MS. BOWERS, THE SOCIAL WORKER who had overseen my rehabilitation (as complete a one as the intractability of my genetic inheritance allowed), had found a job for me that she judged compatible with my rearing and my reigning interests. I rented a room in Tuckerton, above a secondhand store, and began, like Horatio Alger, to rise. I swept the factory floor, learned to lay up fiberglass, became, in time, a member of the engine crew. I discovered I could talk to anyone and, like the late Edgar, was quick on my feet and — dare I say it? — charming and urbane. By the time I turned twenty-eight, I was selling the boats I’d helped to build — ironically, to New Jersey fishermen who traveled the Atlantic Intracoastal Waterway to winter in the Florida Keys.

Frankly, the memory of my sales career bores me. I regret those fifteen years as lost. I was not myself. I wore Italian shoes and shirts, drove a Maserati, smoked Turkish cigarettes, bullied and blandished on my mobile phone, sent vapid messages by Twitter and text. My God, in my thirties, I wore my hair in dreadlocks! It was a waste of spirit when I never once saw Jim or heard Tom’s voice. I was being punished, I suppose, for having renounced Huck. I had let him go willingly, and my deepest self was in revolt against the person who had, for reasons of self-government, usurped it: me. I’d walked away from the mirror, leaving Huckleberry to languish in an imaginary room. I was conscious of none of this, of course. I sensed only a dissatisfaction with my life and a disapproval of all who resembled me. In a word, I was unhappy. Meanwhile, the true center of my life as a man lay 3,500 miles from New Jersey, in the Netherlands. I tell you, I long to break off my story here and now and take up the thread again in Holland, in 2034, when I was forty-three. But you would carp were I to leap, summarily, across the Atlantic without an acknowledgment of the intervening years. I’ll be brief, as befits a waste of time.

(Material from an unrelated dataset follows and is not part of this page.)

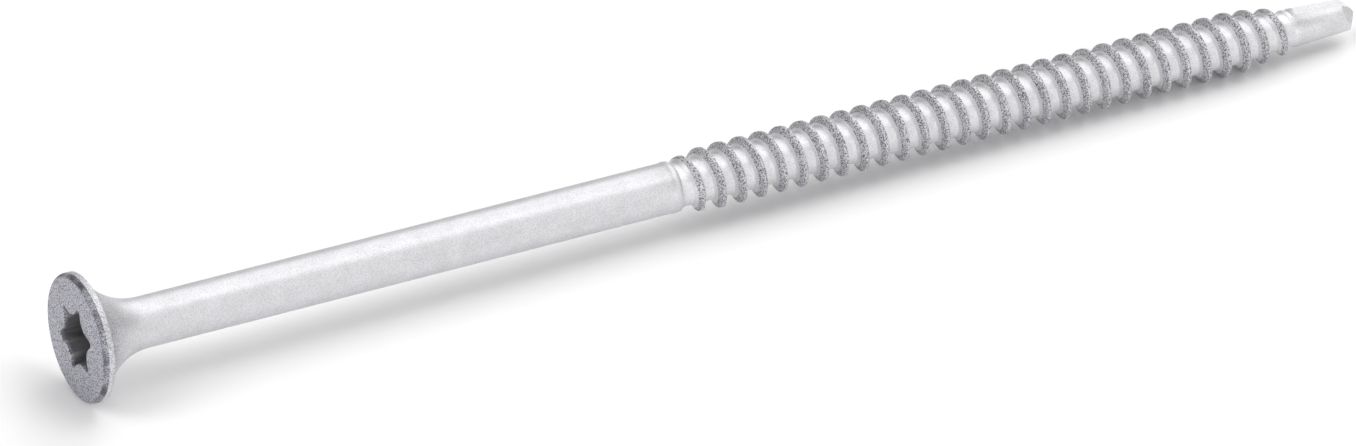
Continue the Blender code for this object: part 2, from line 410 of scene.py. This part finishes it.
@dataclass
class Shank:
    """Plain shank, which ends in a slight rolled lip and a shoulder down to the thread's root.

    The lip's swell follows a sine for lip_arc half turns. The shoulder's foot lies inside the root.
    """

    diameter: float = 3.85
    end: float = 48.80
    lip_height: float = 0.05
    lip_length: float = 0.50
    lip_arc: float = 0.75
    shoulder_length: float = 0.60
    shoulder_sink: float = 0.25
    lip_steps: int = 8
    ring_pitch: float = 2.0

    def outline(self, start: float, root_radius: float) -> list[Point]:
        """Outline from below the flare to the shoulder's end on the axis.

        Args:
            start: Depth at which the flare ends.
            root_radius: Radius of the thread's root.

        Returns:
            The points as (radius, height).
        """
        radius = self.diameter / 2
        first = -start - self.ring_pitch
        last = -self.end + self.lip_length
        rings = int((first - last) / self.ring_pitch)
        points = [(radius, first - (first - last) * index / rings) for index in range(rings + 1)]
        for index in range(1, self.lip_steps + 1):
            share = index / self.lip_steps
            swell = math.sin(math.pi * self.lip_arc * share)
            points.append((radius + self.lip_height * swell, last - self.lip_length * share))
        inner = root_radius - self.shoulder_sink
        width = radius + self.lip_height * math.sin(math.pi * self.lip_arc) - inner
        for index in range(1, self.lip_steps + 1):
            share = index / self.lip_steps
            drop = math.cos(math.pi * share) / 2 + 0.5
            points.append((inner + width * drop, -self.end - self.shoulder_length * share))
        points.append((0.0, -self.end - self.shoulder_length))
        return points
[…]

I excelled in turning a vague interest into desire. I succeeded because I understood desire. I did not sell boats so much as seduce men and women into wanting what lay behind the words I spun from endless spools into stories of glamour, adventure, sex. I created illusions of a reality as palpable as a rabbit lifted by its ears from a magician’s hat. In the common parlance, I had the touch; money first found, then sought me out, the way money does for some few people who know how to price and sell a dream. I taught men and women to want what they did not need.

In my late thirties, I sold my deep understanding of human vanity and self-love to a builder of opulent super-yachts. I’d handled million-dollar fishing boats; now I would broker vessels ten or twenty times more costly. I moved to Palm Beach and enriched myself. I wore suits handmade in London by Burberry Prorsum and traded my corncob and Virginia burley for a meerschaum and Dunhill’s deluxe navy rolls, which I lit with a Ligne pink-gold lighter instead of a locofoco. I lived with a woman who saw herself as a canvas for the artists of haute couture; her husband was serving time for a Ponzi scheme. I lavished her with expensive gifts and amorous glances because they were her raison d’etre, while I sold 120-foot boats to a prime minister, several princes of the realm, assorted oil magnates, financiers, industrialists, entrepreneurs of social media — and, once, to a sheik who kept his yacht in the waterless Sahara, cradled on a pair of railroad trestles painted gold.